L’Europe applique le règlement R79 de l’UNECE, qui limite drastiquement l’angle de braquage automatique et oblige le conducteur à initier certaines manœuvres. En Europe, le FSD à 7 500 € n’apporte aujourd’hui que très peu de valeur ajoutée par rapport à l’Autopilot de série ou l’EAP, car ses fonctions urbaines sont bridées.
Tesla et les propriétaires souhaitent accélérer sur la conduite autonome en Europe
Chapitre 6 : Combien ça coûte et est-ce que ça vaut le coup ?
Le modèle économique de Tesla évolue souvent.
Options d’achat
- Achat définitif : Vous payez une somme (ex: 7 500 € en France, 8 000 $ aux US) à l’achat. L’option reste liée à la voiture (pas au conducteur) à la revente.
- Abonnement (US seulement pour l’instant) : Environ 99 $ / mois. Cela permet de tester le système ou de l’activer seulement pour les vacances.
Verdict d’achat
- L’Autopilot Standard : Suffisant pour 90% des conducteurs. Il gère parfaitement les bouchons et les longs trajets sur autoroute.
- L’Autopilot Amélioré (EAP) : Intéressant si vous faites énormément d’autoroute et voulez le changement de voie automatique.
- Le FSD : Actuellement, c’est un « investissement » (ou un don) pour la technologie future, surtout en Europe. Aux USA, c’est un outil technologique fascinant pour les passionnés, mais qui demande parfois plus d’attention que la conduite manuelle.
Chapitre 7 : L’Avenir – Robotaxi et Cybercab
La vision finale d’Elon Musk n’est pas de vous vendre une voiture qui vous aide à conduire, mais de transformer votre voiture en taxi quand vous ne l’utilisez pas.
Le projet Robotaxi (Cybercab)

Présenté en octobre 2024, le Cybercab est un véhicule biplace sans volant ni pédales. Tesla mise tout sur ce véhicule pour concurrencer Uber et les transports en commun.
- Le défi : Pour que cela fonctionne, Tesla doit atteindre le Niveau 5 d’autonomie (aucune intervention humaine jamais) et obtenir l’approbation des régulateurs.
- L’échéance : Musk annonce souvent « l’année prochaine », mais les experts s’accordent à dire que la généralisation (hors zones tests très précises) prendra encore plusieurs années.

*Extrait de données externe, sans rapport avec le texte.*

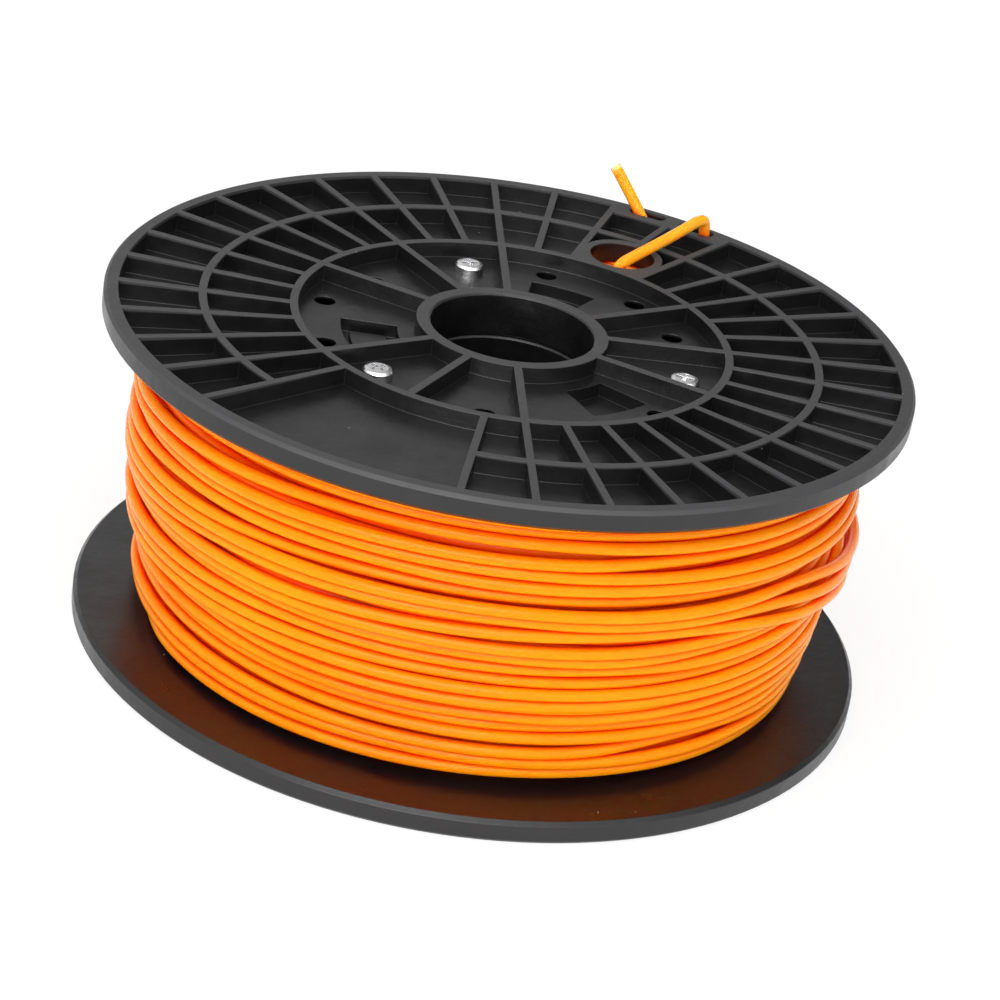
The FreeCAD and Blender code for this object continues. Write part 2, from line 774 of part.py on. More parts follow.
def print_least_gap(route, turn_count):
    """Measure how near neighbouring turns come to each other, on points along the strand."""
    per_turn = 48
    search = 6
    points = route.discretize(Number=turn_count * per_turn)
    least = min(
        (points[index] - points[other]).Length
        for index in range(len(points) - per_turn - search)
        for other in range(index + per_turn - search, index + per_turn + search)
    )
    print("least gap between turns", round(least - size("filament_diameter").value, 2), "mm")


def tail_route():
    """Corner points of the strand's free start, as distance out, angle and height."""
    top = spool_width.value
    pack_top = (upper_face - pack_clearance).value
    below = pack_top - size("tail_drop").value
    hole_out = hole_offset.value
    slot_out = size("slot_circle_radius").value
    slot_angle = (size("slot_near_angle").value + size("slot_far_angle").value) / 2

    def at(distance, angle, height):
        return direction(angle) * distance + Vector(0, 0, height)

    return [
        at(hole_out - 6.5, -1.3, pack_top),
        at(hole_out - 6.5, -1.3, top - 1.2),
        at(hole_out + 3.6, -4.2, top + 1.6),
        at(slot_out - 14.5, -5.4, top + 3.3),
        at(slot_out - 2.6, -5.7, top + 4.7),
        at(slot_out - 0.1, -5.8, top + 2.3),
        at(slot_out + 0.3, -5.8, below),
        at(slot_out - 0.1, slot_angle - 2.8, below),
        at(slot_out - 0.1, slot_angle + 1.9, top + 1.0),
        at(slot_out + 0.2, slot_angle + 6.8, top + 10.9),
    ]


def rounded_route(points):
    """Straight runs through points, joined by tangent arcs as large as the shorter run allows."""
    share_of_run = 0.45
    edges = []
    radii = []
    here = points[0]
    for index in range(1, len(points) - 1):
        before, corner, after = points[index - 1:index + 2]
        back = (before - corner).normalize()
        onward = (after - corner).normalize()
        half_turn = (math.pi - back.getAngle(onward)) / 2
        shorter = min((before - corner).Length, (after - corner).Length)
        tangent = share_of_run * shorter
        radius = tangent / math.tan(half_turn)
        arc_start = corner + back * tangent
        arc_end = corner + onward * tangent
        bisector = (back + onward).normalize()
        top = corner + bisector * (radius / math.cos(half_turn) - radius)
        edges.append(Part.LineSegment(here, arc_start).toShape())
        edges.append(Part.Arc(arc_start, top, arc_end).toShape())
        here = arc_end
        radii.append(round(radius, 1))
    edges.append(Part.LineSegment(here, points[-1]).toShape())
    print("tail radii", radii)
    return Part.Wire(edges)


def make_tail(label):
    """The strand's free start: up through the filament hole and threaded through the rim slots."""
    route = rounded_route(tail_route())
    solid = pipe(route, filament_radius.value)
    expected = math.pi * filament_radius.value ** 2 * route.Length
    print("tail length", round(route.Length, 1), "volume ratio", round(solid.Volume / expected, 4))
    feature = doc.addObject("Part::Feature", label)
    feature.Label = label
    feature.Shape = solid
    feature.Placement = Placement(Vector(), Rotation(Vector(0, 0, 1), hub_turn.value))
    return feature


def refine_once(body):
    """Merge split faces only in a body's last feature, which keeps the rebuild quick."""
    for feature in body.Group:
        if hasattr(feature, "Refine"):
            feature.Refine = feature == body.Tip


def stand_upright(body):
    """Put a flange or its screws at the top of the spool, filament hole at hub_turn."""
    lifted = Placement(Vector(0, 0, spool_width.value), Rotation(Vector(0, 0, 1), hub_turn.value))
    body.Placement = lifted.multiply(body.Placement)


def turn_over(body):
    """Put a flange or its screws at the bottom, turned half way round its filament hole's line."""
    lowered = Placement(Vector(), Rotation(Vector(0, 0, 1), hub_turn.value))
    flipped = Placement(Vector(), Rotation(Vector(0, 1, 0), 180))
    body.Placement = lowered.multiply(flipped).multiply(body.Placement)


upper_flange = make_flange("upper_flange")
stand_upright(upper_flange)
lower_flange = copy_of(upper_flange, "lower_flange")
turn_over(lower_flange)
barrel = make_barrel("barrel")
barrel.Placement = Placement(Vector(), Rotation(Vector(0, 0, 1), hub_turn.value))
upper_screws = make_screws("upper_screws", 1)
stand_upright(upper_screws)
lower_screws = make_screws("lower_screws", -1)
turn_over(lower_screws)
filament_pack = make_pack("filament_pack")
filament_outer_layer = make_outer_layer("filament_outer_layer")
filament_start = make_tail("filament_start")
refine_once(upper_flange)
refine_once(barrel)
doc.recompute()

parts = [upper_flange, lower_flange, barrel, upper_screws, lower_screws,
         filament_pack, filament_outer_layer, filament_start]
failed = [item.Name for item in doc.Objects if "Invalid" in item.State or "Error" in item.State]
if failed:
    raise RuntimeError(f"these did not compute: {failed}")
os.makedirs("parts", exist_ok=True)
for part in parts:
    shape = part.Shape
    if shape.isNull() or not shape.isValid():
        raise RuntimeError(f"{part.Label} has no valid shape")
    counts = f"solids {len(shape.Solids)} faces {len(shape.Faces)}"
    print(part.Label, counts, "volume", round(shape.Volume, 1))
    shape.exportStep(f"parts/{part.Label}.step")
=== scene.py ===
"""The looks of a filament spool: moulded flanges, bright screws, the wound strand and its threaded start,
a white studio and the photograph's camera. Metres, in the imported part's own frame."""
import math

import bpy
import numpy as np
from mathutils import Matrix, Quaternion, Vector


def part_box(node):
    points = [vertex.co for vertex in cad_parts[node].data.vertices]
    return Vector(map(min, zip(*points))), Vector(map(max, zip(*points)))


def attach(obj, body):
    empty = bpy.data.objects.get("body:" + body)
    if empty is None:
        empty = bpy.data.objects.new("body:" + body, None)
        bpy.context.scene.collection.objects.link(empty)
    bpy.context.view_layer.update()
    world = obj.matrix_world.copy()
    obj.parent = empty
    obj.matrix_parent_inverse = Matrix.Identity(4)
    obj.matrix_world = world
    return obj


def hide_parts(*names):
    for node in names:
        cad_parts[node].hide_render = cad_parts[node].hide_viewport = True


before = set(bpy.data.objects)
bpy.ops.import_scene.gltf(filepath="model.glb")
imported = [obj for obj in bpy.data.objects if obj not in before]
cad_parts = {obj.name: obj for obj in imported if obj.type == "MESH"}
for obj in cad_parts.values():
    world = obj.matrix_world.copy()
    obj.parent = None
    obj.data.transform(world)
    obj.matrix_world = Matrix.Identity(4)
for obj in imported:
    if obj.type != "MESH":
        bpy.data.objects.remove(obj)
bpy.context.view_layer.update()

MM = 0.001

# Camera of the photograph
SENSOR_WIDTH = 36.0
CAMERA_LENS = 119.8
CAMERA_PLACE = Vector((-87.6, -747.5, 401.9)) * MM
CAMERA_TARGET = Vector((2.7, -9.4, 43.0)) * MM
CAMERA_ROLL = math.radians(9.35)
VIEW_DEPTH = 100.0

# Side that the room is lightest on, the strength of its light there and on the far side, and the cosine
# of the angle from that side beyond which it gets no darker
LIGHT_SIDE = (-0.42, -0.72, 0.55)
ROOM_LIGHT = 1.25
ROOM_DARK = 0.04
ROOM_DARK_FROM = -0.6

# Soft boxes: name, place, power, width
LAMPS = [
    ("key_box", (-0.55, -1.65, 0.90), 32.0, 1.8),
    ("fill_box", (1.1, -1.2, 0.8), 4.5, 1.4),
    ("top_box", (-0.1, -0.1, 1.9), 9.0, 1.6),
    ("back_box", (-0.05, 1.8, 0.95), 1.2, 1.0),
]

# Floor: where its flat part ends, the radius of the bend beyond it, the height of its edge, and the rings
# of its flat part
FLOOR_FLAT = 7.0
FLOOR_BEND = 1.0
FLOOR_TOP = 1.5
FLOOR_RINGS = (0.5, 1.0, FLOOR_FLAT)
FLOOR_SIDES = 96
BEND_STEPS = 6

# Share of real light in the floor's white, and the share of the spool's radius at which the plain spot
# under it starts to fade
SHADOW_KEPT = 0.2
SPOT_FADES_FROM = 0.8

# Strand and winding. Each turn starts at the spool's back
STRAND_RADIUS = 1.5 * MM
STRAND_SIDES = 12
STEPS_PER_TURN = 180
TURN_START = math.radians(-270.0)
OUTER_TURNS = 22
UNDER_TURNS = 23
LAYER_DEPTH = 5.4 * MM
CORE_GAP = 0.2 * MM
PACK_CLEARANCE = 0.3 * MM
SEED = 7

# Height and distance from the axis of the outer turns' centres in millimetres, read off the photograph's
# outlines
WINDING_PROFILE = [
    (7.0, 82.7), (20.0, 83.8), (27.0, 84.8), (33.0, 86.8),
    (45.0, 87.9), (60.0, 88.9), (70.0, 88.4), (80.0, 87.2),
]

# Sag of the turns at the spool's left and right: depth, height of its middle, and reach above and below
# it, in millimetres
LEFT_SAG = (4.5, 58.0, 18.0)
RIGHT_SAG = (4.5, 66.0, 14.0)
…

La concurrence s’intensifie
Pendant que Tesla peaufine son système généraliste (qui fonctionne partout), des concurrents comme Waymo (Google) ont déjà des taxis sans chauffeur fonctionnels à San Francisco et Phoenix. La différence ? Waymo utilise des cartes HD pré-enregistrées et des LiDARs (système géographiquement limité), tandis que Tesla veut un système capable de conduire sur une route de campagne inconnue en France aussi bien qu’à New York.
Conclusion
La conduite autonome de Tesla est sans aucun doute l’une des technologies grand public les plus avancées et les plus controversées de notre époque.
- C’est une prouesse technique qui démontre la puissance des réseaux de neurones et de la vision par ordinateur.
- C’est un produit commercial en évolution qui, pour l’instant, reste une aide à la conduite sophistiquée (Niveau 2) et non un remplacement du conducteur.
Si vous achetez une Tesla aujourd’hui, profitez de l’Autopilot pour ce qu’il est : un excellent assistant qui réduit la fatigue sur les longs trajets. Mais ne l’achetez pas en espérant dormir au volant dès demain. La route vers l’autonomie totale est exponentielle : les derniers 1% de fiabilité sont 99% du travail.